A spate of market stresses, including the dash for cash in March 2020, has exposed the susceptibility of the US Treasury market to liquidity shocks during periods of stress, prompting regulators to look for ways to enhance the resiliency of this market. The recent publication of rules by the US Securities and Exchange Commission (SEC) requiring certain cash US Treasury securities and repo transactions to be cleared is one such policy change – something SEC chair Gary Gensler says will “help to make the Treasury market more efficient, competitive and resilient”.

However, the SLR is inconsistent with that objective, as it serves as a non-risk-sensitive binding constraint on banks and can impede their ability to act as intermediaries, including their capacity to clear for clients. That’s particularly the case in times of stress – which is what prompted the US Federal Reserve to take a series of measures in 2020 to support liquidity conditions in the Treasury market, including the temporary exclusion of US Treasury securities and deposits at Federal Reserve banks from the SLR calculation. Academics have also pointed to the role of the SLR in constraining the ability of banks to participate in the US Treasury market in certain circumstances.

It’s not just the SLR – US prudential regulators recently published their proposals on the Basel III ‘end game’ measures, as well as changes to the surcharge for global systemically important banks (G-SIBs). Together, these measures will further constrain balance sheets and could force banks to scale back or withdraw from certain intermediation activities. According to an industry impact study based on input from US G-SIBs, the proposed US Basel III rules and the G-SIB surcharge would increase capital for clearing businesses by more than 80%. The constraints imposed by the SLR, meanwhile, negatively affect the ability of banks to participate in markets for low-risk assets.

We think regulators should think hard about the impact of various rules in combination to ensure they achieve the policy outcomes they want.
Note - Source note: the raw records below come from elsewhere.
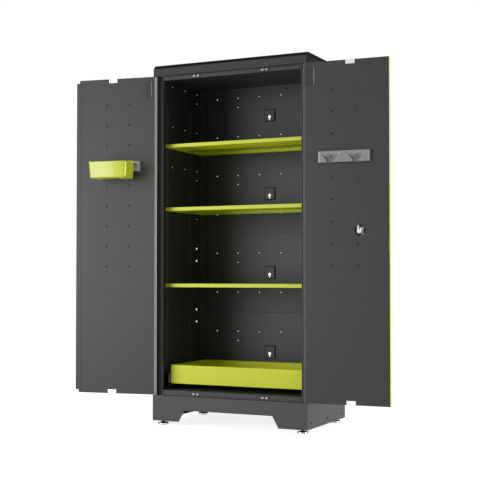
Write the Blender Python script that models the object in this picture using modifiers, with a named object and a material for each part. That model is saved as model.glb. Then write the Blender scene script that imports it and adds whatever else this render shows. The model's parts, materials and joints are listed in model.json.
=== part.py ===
# Steel garage cabinet: two doors, three shelves, a drawer on ball slides, levelling feet
#
# Units are metres, +Z is up, the front faces -Y. The cabinet stands with its doors open.
# Each piece is modelled where it sits in the cabinet, with x = 0 on the centre line, y = 0 on
# the front plane and z = 0 on the floor. The doors are modelled closed, about their pivots,
# and their empties turn them open.

import math
from itertools import product

import bmesh
import bpy
from mathutils import Matrix, Vector

# Overall sizes
WIDTH = 0.845
DEPTH = 0.518
HEIGHT = 1.829
SHEET = 0.001
CLEAR = 0.0003

# Base and levelling feet
BASE_LIFT = 0.021
BASE_HEIGHT = 0.127
BASE_FLANGE = 0.025
BASE_LIP = 0.040
CUT_HEIGHT = 0.0576
CUT_LEG_BOTTOM = 0.150
CUT_LEG_TOP = 0.183
FOOT_INSET = 0.040
FOOT_RADIUS = 0.028
FOOT_DOME = 0.012
FOOT_PROFILE = ((0.42, 0.96), (0.72, 0.78), (0.92, 0.50), (1.0, 0.20), (0.97, 0.0))
STUD_BEVEL = 0.001
STUD_RADIUS = 0.005
STUD_ABOVE_PLATE = 0.040
FOOT_HEX_RADIUS = 0.0105
FOOT_PLATE = 0.074
FOOT_PLATE_THICK = 0.0025
WELD_NUT_RADIUS = 0.0105
WELD_NUT_HEIGHT = 0.008
BASE_HOLE_HEIGHT = 0.049
BASE_HOLE_IN = 0.051

# Cap
CAP_HEIGHT = 0.056
CAP_CHAMFER = 0.019
CAP_LIP = 0.040
CAP_SIDE_LIP = 0.020

# Side panels and the frame round the opening
FRAME_SET_BACK = 0.027
SIDE_INSET = 0.005
STILE_WIDTH = 0.035
STILE_RETURN = 0.014
REAR_FLANGE = 0.035
TOP_RAIL_HEIGHT = 0.020
BOTTOM_RAIL_HEIGHT = 0.025
RAIL_RETURN = 0.012
DECK_FLANGE = 0.015
SIDE_HOLE_REAR_IN = 0.040
SIDE_HOLE_SPACING = 0.136
SIDE_HOLE_COLUMNS = 3
SIDE_HOLE_TOP_IN = 0.024
SIDE_HOLE_PITCH = 0.212
SIDE_HOLE_ROWS = 4
SIDE_EXTRA_DROP = 0.050
OVAL_HEIGHTS = (0.503, 0.569, 0.834, 0.901)
OVAL_SIZE = (0.014, 0.009)

# Shelf uprights
UPRIGHT_DEPTH = 0.016
UPRIGHT_WIDTH = 0.028
UPRIGHT_TOP_IN = 0.133
UPRIGHT_FRONT_IN = 0.108
UPRIGHT_REAR_IN = 0.126
FIRST_SLOT_HEIGHT = 0.311
SLOT_PITCH = 0.0654
SLOT_TOP_IN = 0.020
SLOT_SIZE = (0.005, 0.010)

# Back panels
PAN_DEPTH = 0.014
PAN_BOSS_DEPTH = 0.008
PAN_BOTTOM = 0.1345
PAN_COUNT = 4
PAN_BAND = 0.022
PAN_HOLE_X = (0.0635, 0.1905, 0.3175)
PAN_HOLE_Z = 0.106
BOSS_SIZE = (0.060, 0.064)
BOSS_CORNER = 0.008
KEYHOLE_RADIUS = 0.0085
KEYHOLE_DROP = 0.009
KEYHOLE_SLOT = (0.006, 0.018)
PANEL_HOLE_RADIUS = 0.00275

# Shelves and their clips
SHELF_GAP = 0.001
SHELF_FRONT = 0.085
SHELF_REAR_GAP = 0.009
SHELF_FLANGE = 0.0178
SHELF_RETURN = 0.012
SHELF_RIB_Y = (0.170, 0.243, 0.316)
SHELF_RIB_TOP = 0.036
SHELF_RIB_BOTTOM = 0.020
SHELF_RIB_DEPTH = 0.007
SHELF_SLOTS = {"lower": 6, "middle": 12, "top": 17}
SHELF_RISE = 0.009
CLIP_WIDTH = 0.018
CLIP_REACH = 0.020
CLIP_STEEL = 0.0015
CLIP_DROP = 0.016
NOTCH_WIDTH = 0.024

# Drawer, slides and spacer brackets
DRAWER_FRONT = 0.090
DRAWER_REAR = 0.478
DRAWER_BOTTOM = 0.202
DRAWER_HEIGHT = 0.0945
DRAWER_HEM = 0.009
SLIDE_THICK = 0.0124
SLIDE_HEIGHT = 0.0457
SLIDE_CENTRE = 0.2275
SLIDE_LENGTH = 0.400
SLIDE_STEEL = 0.0012
SLIDE_RUN = 0.0004
SLIDE_LIP = 0.0085
BRACKET_DEPTH = 0.0207
BRACKET_HEIGHT = 0.070
BRACKET_BOTTOM = 0.182

# Doors
DOOR_GAP_TOP = 0.003
DOOR_GAP_BOTTOM = 0.0037
DOOR_MEET = 0.005
DOOR_THICK = 0.020
PIVOT_IN = 0.0073
PIVOT_BACK = 0.0045
OPEN_LEFT = 171.0
OPEN_RIGHT = 183.0
CHANNEL_INNER_LEG = 0.009
CHANNEL_OUTER_LEG = 0.014
ASTRAGAL = 0.017
ASTRAGAL_START = 0.010
ASTRAGAL_SHORT = 0.015
DOOR_HOLE_IN = (0.143, 0.267)
DOOR_HOLE_TOP = 0.138
DOOR_HOLE_PITCH = 0.104
DOOR_HOLE_ROWS = 9
PIN_RADIUS = 0.0025
PIN_HOLE_RADIUS = 0.0028
PIN_REACH = 0.006
PIN_BLOCK = (0.020, 0.0146, 0.028)
BOSS_RADIUS = 0.0042
COVER_IN = 0.018
COVER_DROP = 0.023
COVER_SIZE = (0.038, 0.006, 0.082)

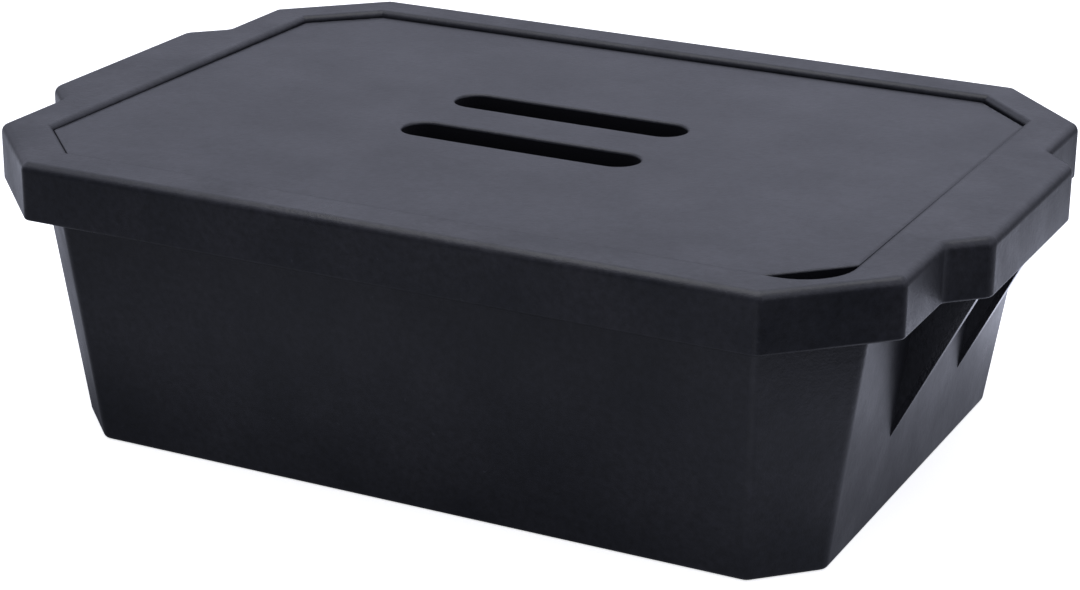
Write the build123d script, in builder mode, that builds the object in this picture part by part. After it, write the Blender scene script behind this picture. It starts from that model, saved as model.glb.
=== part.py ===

In this context, a permanent exclusion of US Treasury securities from total leverage exposure would free capacity for banks to participate in US Treasury markets and facilitate access to cleared markets, especially during periods of stress. Specifically, we recommend the permanent exclusion should cover on-balance-sheet US Treasuries that banks hold in inventory or as part of their liquidity portfolios, as well as those received in repo-style transactions that are recorded on balance sheet. In addition, the size systemic indicator within the G-SIB surcharge should be revised to exclude on-balance-sheet US Treasuries.

This permanent exclusion would better promote the stability and resilience of the US Treasury market and give banks more certainty to expand balance sheet capacity than a regime introduced during market stresses that will later be reversed.

This is particularly important given the wave of new issuance expected in the coming years. US Treasury market outstanding issuance is at a record high of more than $26 trillion and is forecast to rise to $48 trillion by 2034, raising questions about how this supply will be absorbed. Given the vital role banks play in supporting liquidity and providing access to client clearing, a permanent exclusion will contribute to a safer, more efficient and more resilient US Treasury market.